SPRINGFIELD -- Donald Courtemanche, the new executive director of the city's Business Improvement District (BID), did his research on Springfield before he left his position as the head of the BID in New Britain, Conn.

What he found, he told Reminder Publications, was a city with "a lot of opportunities for us to chase."

Courtemanche is spending his first 90 days on the job reviewing the organization's budget, programming, events and contacts. He said the BID is now 10 years old and it's appropriate to look at what the BID does and how it does it.

Courtemanche was named to the position last month. He succeeds Jeff Keck, who left the organization in March.

Courtemanche served nine yeas at the New Britain BID during which time he helped recruit more than 80 specialty retailers and helped bring an $8 million LaQuinta Inn & Suites to the city's downtown.

He sees the role of the BID as the "glue" to tie the downtown elements together.

In the past, the BID has focused on programming directed mainly toward two groups: downtown office workers and out of town visitors.

He said, "There is room for growth and tweaking to enhance [the audience.]"

"A lot of the BID's energy has been attracting visitors once or twice a year," he said.

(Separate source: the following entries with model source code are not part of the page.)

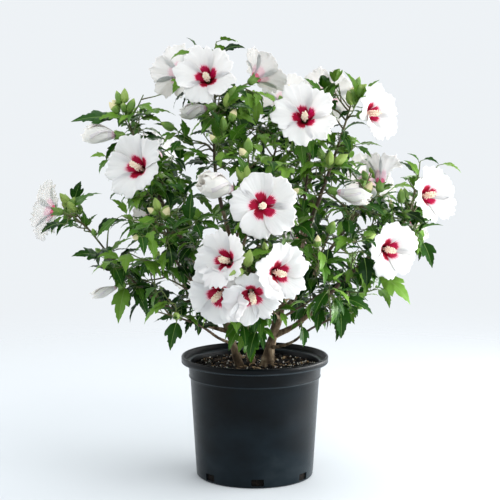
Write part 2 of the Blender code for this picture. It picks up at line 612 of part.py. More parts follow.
def joined(name, pieces):
    """One closed object from overlapping meshes."""
    base = mesh_object(name, pieces[0])
    group = bpy.data.collections.new(name + "_pieces")
    for mesh in pieces[1:]:
        mesh_object(name + "_piece", mesh, group)
    union = base.modifiers.new("join", "BOOLEAN")
    union.operation, union.operand_type, union.collection = "UNION", "COLLECTION", group
    union.solver = "EXACT"
    union.material_mode = "TRANSFER"
    apply_modifiers(base)
    for piece in list(group.objects):
        bpy.data.objects.remove(piece)
    bpy.data.collections.remove(group)
    keep_main_body(base)
    return base


def settle(made, origin):
    """Moves an object's origin to a point of the plant and hangs the object on the whole."""
    made.data.transform(Matrix.Translation(-origin))
    made.location = origin
    made.parent = bpy.data.objects[WHOLE]


def cut_away(made, mesh):
    """Takes a cutter's shape out of an object for good."""
    cutter = mesh_object("cutter", mesh)
    cut = made.modifiers.new("cut", "BOOLEAN")
    cut.operation, cut.object, cut.solver = "DIFFERENCE", cutter, "EXACT"
    apply_modifiers(made)
    bpy.data.objects.remove(cutter)


# ---- pot and potting mix
def wall_radius(height):
    """Outer radius of the pot's plain wall, which widens towards the collar."""
    top = RIM_RADIUS - LIP_OVERHANG - COLLAR_STEP
    return FOOT_RADIUS + (top - FOOT_RADIUS) * height / (POT_HEIGHT - LIP_DEPTH)


def drain_cutter():
    """Boxes through the foot of the wall, just above the floor."""
    corners, faces = [], []
    for k in range(DRAIN_HOLES):
        turn = Matrix.Rotation(math.tau * k / DRAIN_HOLES + DRAIN_TURN - math.pi / 2, 3, "Z")
        first = len(corners)
        for z in (DRAIN_LOW, DRAIN_HIGH):
            for x, side in ((-1, -1), (1, -1), (1, 1), (-1, 1)):
                corners.append(turn @ Vector((FOOT_RADIUS + x * 0.012, side * DRAIN_WIDTH / 2, z)))
        box = ((0, 3, 2, 1), (4, 5, 6, 7), (0, 1, 5, 4), (1, 2, 6, 5), (2, 3, 7, 6), (3, 0, 4, 7))
        faces += [tuple(first + i for i in face) for face in box]
    return plain(corners, faces, POT)


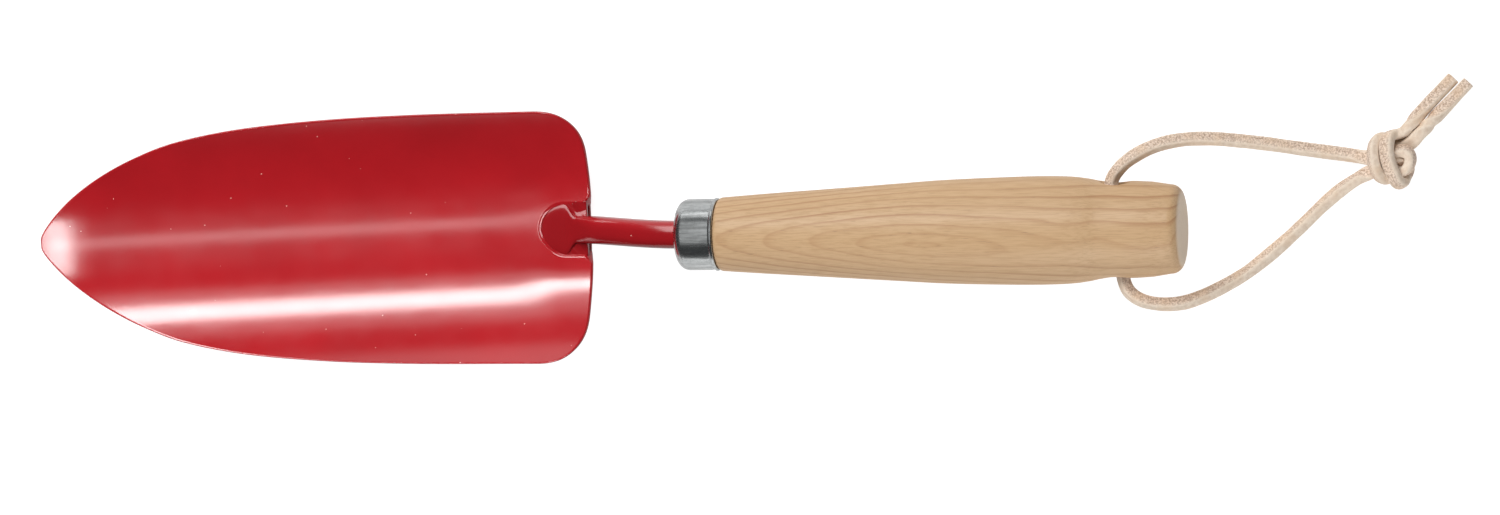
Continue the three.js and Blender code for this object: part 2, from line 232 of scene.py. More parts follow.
def strand_routes():
    """Both strands as points half a millimetre apart, and how many of each are in its leg."""
    routes, legs = [], []
    for leg, knotted in ((LACE_UPPER_ROUTE, KNOT_FROM_UPPER), (LACE_LOWER_ROUTE, KNOT_FROM_LOWER)):
        leg_line = evenly(smooth_through(leg, 12), LACE_STEP)
        rest = [(KNOT_MIDDLE[0] + u * MM, KNOT_MIDDLE[1] + v * MM, z * MM) for u, v, z in knotted]
        rest_line = evenly(smooth_through([leg[-2], leg[-1], *rest], 12)[12:], LACE_STEP)
        routes.append(np.vstack([leg_line[:-1], rest_line]))
        legs.append(len(leg_line) - 1)
    return routes, legs


def pushed_apart(points, split):
    """How far each point moves away from those that it touches. The second strand starts at split."""
    order = np.concatenate([np.arange(split), OTHER_STRAND + np.arange(len(points) - split)])
    apart = points[:, None] - points[None]
    gap = np.linalg.norm(apart, axis=2) + 1e-9
    touching = (gap < STRAND_SPACE) & (np.abs(order[:, None] - order[None]) > NEAR_BY_POINTS)
    push = np.where(touching, (STRAND_SPACE - gap) / gap * SETTLE_PUSH, 0)
    return np.clip((apart * push[:, :, None]).sum(1), -SETTLE_LIMIT, SETTLE_LIMIT)


def settle(routes, legs):
    """Pulls the knotted stretches smooth and pushes strands apart that would lie in each other."""
    free = [(n, len(line) - TAIL_POINTS) for line, n in zip(routes, legs)]
    split = free[0][1] - free[0][0] + LEAD_POINTS
    for _ in range(SETTLE_ROUNDS):
        for line, (first, last) in zip(routes, free):
            smooth = (line[first - 1:last - 1] + line[first + 1:last + 1]) / 2
            line[first:last] += SETTLE_SMOOTHING * (smooth - line[first:last])
        points = np.vstack([line[first - LEAD_POINTS:last] for line, (first, last) in zip(routes, free)])
        moved = pushed_apart(points, split)
        for line, (first, last), part in zip(routes, free, (moved[:split], moved[split:])):
            line[first:last] += part[LEAD_POINTS:]
            line[first:last, 2] = np.maximum(line[first:last, 2], LACE_THICKNESS / 2)


def strand_frames(line, leg_count, leg_turn, knot_turn, tail_turn):
    """The section's side and up direction at each point, and how far inside the knot it is, from 0 to 1.
    Up is out of the knot inside it. The turns are about the line, in radians; the leg's is a pair, at the
    handle and at the knot."""
    ahead = np.gradient(line, axis=0)
    ahead /= np.linalg.norm(ahead, axis=1)[:, None]
    up = np.array([0, 0, 1.0])
    frames = []
    for i, (at, t) in enumerate(zip(line, ahead)):
        out = at - KNOT_MIDDLE
        distance = np.linalg.norm(out)
        inside = float(1 - smooth_step(0.8 * KNOT_REACH, 1.4 * KNOT_REACH, distance))
        wanted = inside * out / max(distance, 0.004) + (1 - inside) * np.array([0, 0, 1.0])
        up = up + UP_FOLLOWS * (wanted - t * (wanted @ t))
        up = up - t * (up @ t)
        up /= np.linalg.norm(up)
        side = np.cross(t, up)
        along = min(i / leg_count, 1)
        outside = leg_turn[0] + (leg_turn[1] - leg_turn[0]) * along if along < 1 else tail_turn
        turn = outside * (1 - inside) + knot_turn * inside
        across = math.cos(turn) * side + math.sin(turn) * up
        over = math.cos(turn) * up - math.sin(turn) * side
        frames.append((across, over, inside))
    return frames


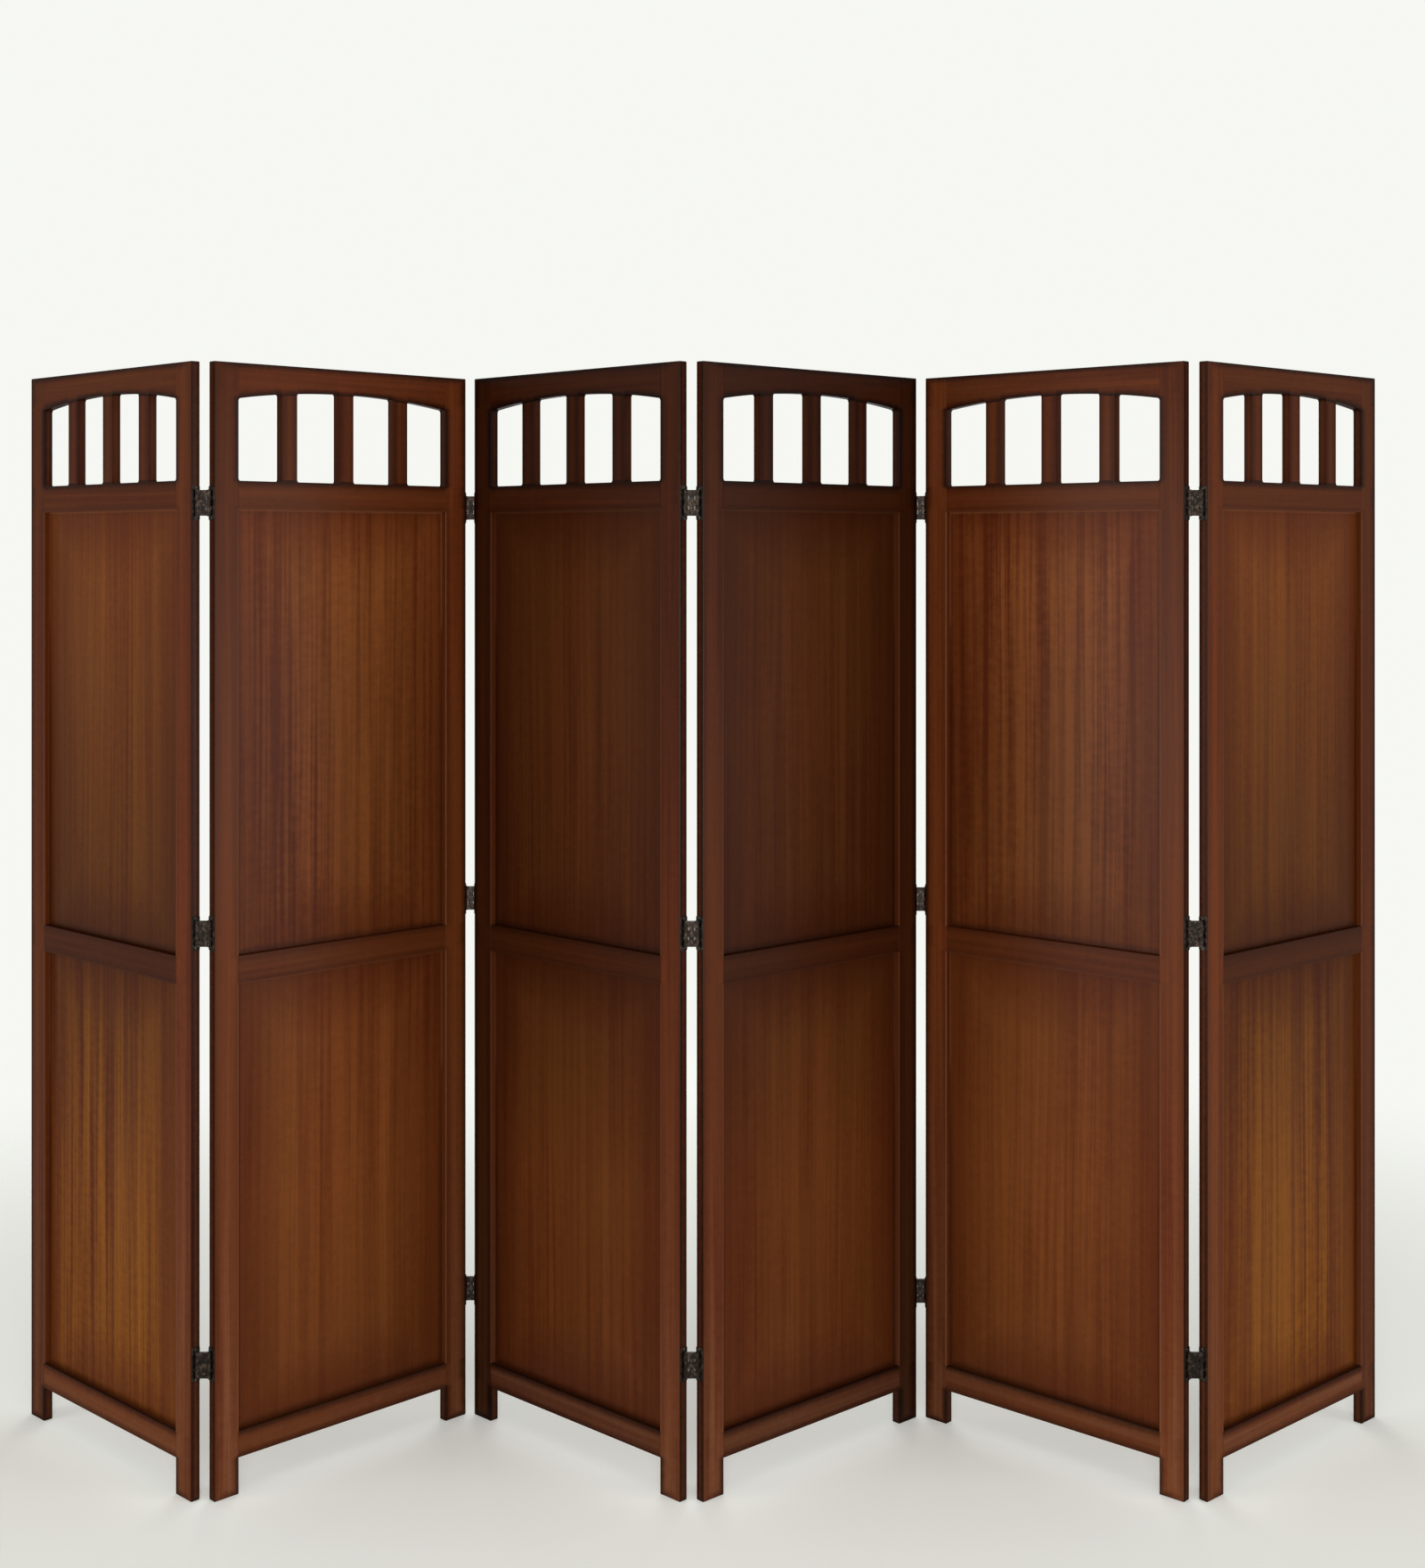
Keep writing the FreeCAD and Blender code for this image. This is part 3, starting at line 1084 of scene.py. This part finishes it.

The BID hasn't been paying enough attention to real estate, which he sees as the eventual rebirth of the area.

Courtemanche agrees with the findings of the Urban Land Institute report, which stressed that downtown's success will be based on increasing the number of residents in the neighborhood.

"Downtown residential development has largely been ignored," he said. "Downtown can work as a neighborhood. To my knowledge, no one is shopping it [downtown] around as a place for market rate housing."

Right now, he said, Springfield's downtown is "a 12-hour downtown." Courtemanche would like to increase that to a 24-hour downtown.

He said a lot of the service businesses needed for a neighborhood are already in place -- banks, dry cleaners and convenience stores, to name a few. He sees the number of restaurants and bars as "at saturation" for the current number of patrons.

"We can not support more [restaurants] without more apartment and office space," he said.

He predicted the customer base would become so diluted it would hurt the existing eateries if more restaurants were brought in at this time.

Promoting the entire downtown is his goal, not just the entertainment district. As it stands today he doesn't see Springfield's downtown as an "authentic brand."

He does see property development versus increasing residency as a "chicken or the egg" argument.

"We will go after both incrementally," he explained.

He said the moving of the School Department personnel to the former Federal Building will help downtown even though those workers have been part of what people consider as downtown at the location of State and Maple Streets.

Courtemanche explained that now those employees would have walking access to a number of retail services they did not have at the former location.

He is aware of the problems that surround the perception of whether or not downtown is safe and Courtemanche said on his second day on the job he met with Police Commissioner William Fitchet.

He said BID and police officials are looking at adding security cameras and re-orienting existing cameras.

He is also looking at developing a program to improve fa ade lighting.

Increasing the number of downtown residents is a central goal for him.

"Getting people living downtown will be its salvation," Courtemanche said.